Не знаю, кто обладает среди вас музыкальным слухом... Похожа ли песня «Каким ты был, таким остался» — это один из лейтмотивов фильма — на песню «По Дону гуляет казак молодой»? Потому что про Дунаевского говорили, что он часто заимствует, особенно после истории с совпадением марша «Веселых ребят» с мексиканской народной песней. Даже поговорка родилась: «С миру по нотке — Дунаевскому орден на рубаху». Не знаю, сейчас эти разговоры утихли. Потом они с Пырьевым еще сочинили «Летите, голуби, летите» для документального фильма о молодежном фестивале в Берлине, который Пырьев снимал как режиссер и к которому опять привлек Дунаевского. Для Дунаевского это было просто таким праздником, к сожалению, праздником за считаные годы до смерти композитора. То, что сделал Дунаевский, эти песенные стихи, Пырьев использовал мастерски. Обратите внимание на последнюю скачку Гордея Гордеевича Ворона за своей возлюбленной под мотивы мелодии «Каким ты был, таким остался». Все это работало на картину, и она смотрелась на одном дыхании. Я до сих пор ее именно так смотрю, готов смотреть с любого места.

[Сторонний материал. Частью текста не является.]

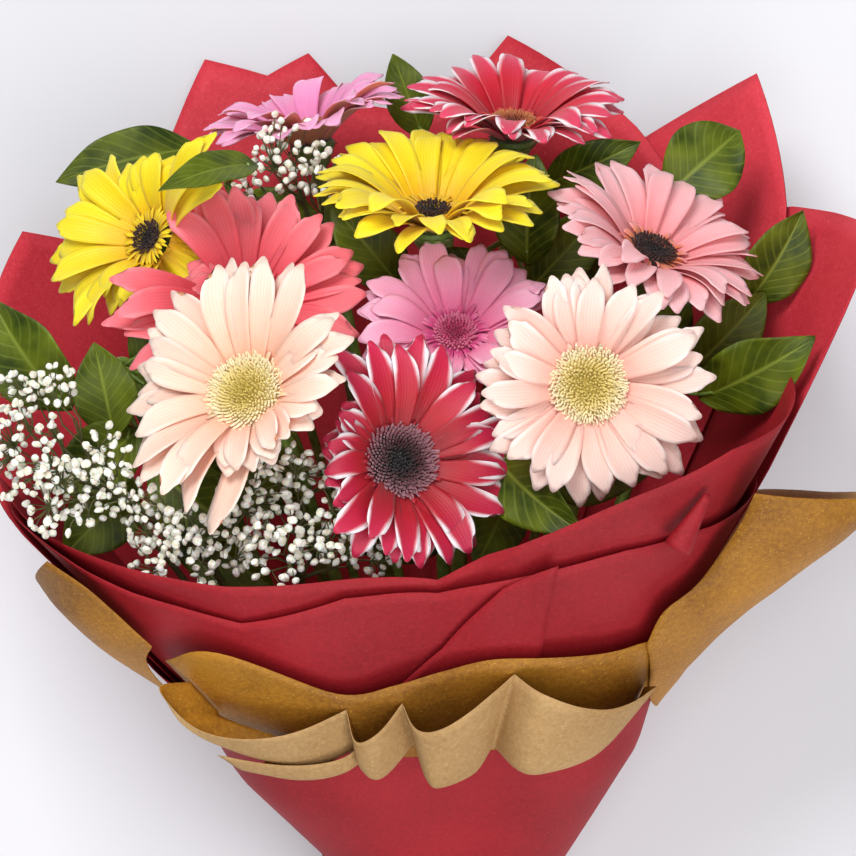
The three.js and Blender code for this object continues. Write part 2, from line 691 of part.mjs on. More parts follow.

Я как-то спросил Бориса Федоровича Андреева: «Ну а что вы в роли этого дурака снимались?» Увидите его в роли Феди Груши, он гирю поднимает на протяжении всего фильма, рекорд устанавливает. «Ведь вы уже, — я говорю, — сыграли в „Падении Берлина“, у вас уже были „Два бойца“ за плечами, и вдруг опять возвращаетесь в „Трактористы“, зачем вам это?». Он говорит: «А мне Пырьев прислал вот на таком листе плотного текста телеграмму, умоляя меня, значит: „Боренька, снимись“». То есть он понимал, что эта стихия, как ни странно, стихия довоенных фильмов, может пригодиться и сейчас. Пырьев был умный человек. И было у него определение такое по отношению к другим — «умница». Когда он что-то хорошее хотел сказать, он говорил, например, про Дунаевского: «Исаак умница был». Это слова Пырьева. Может быть, «умница» — это значит мастеровитый, это значит самоотверженный. И в этом смысле Пырьев сам, конечно, был умницей.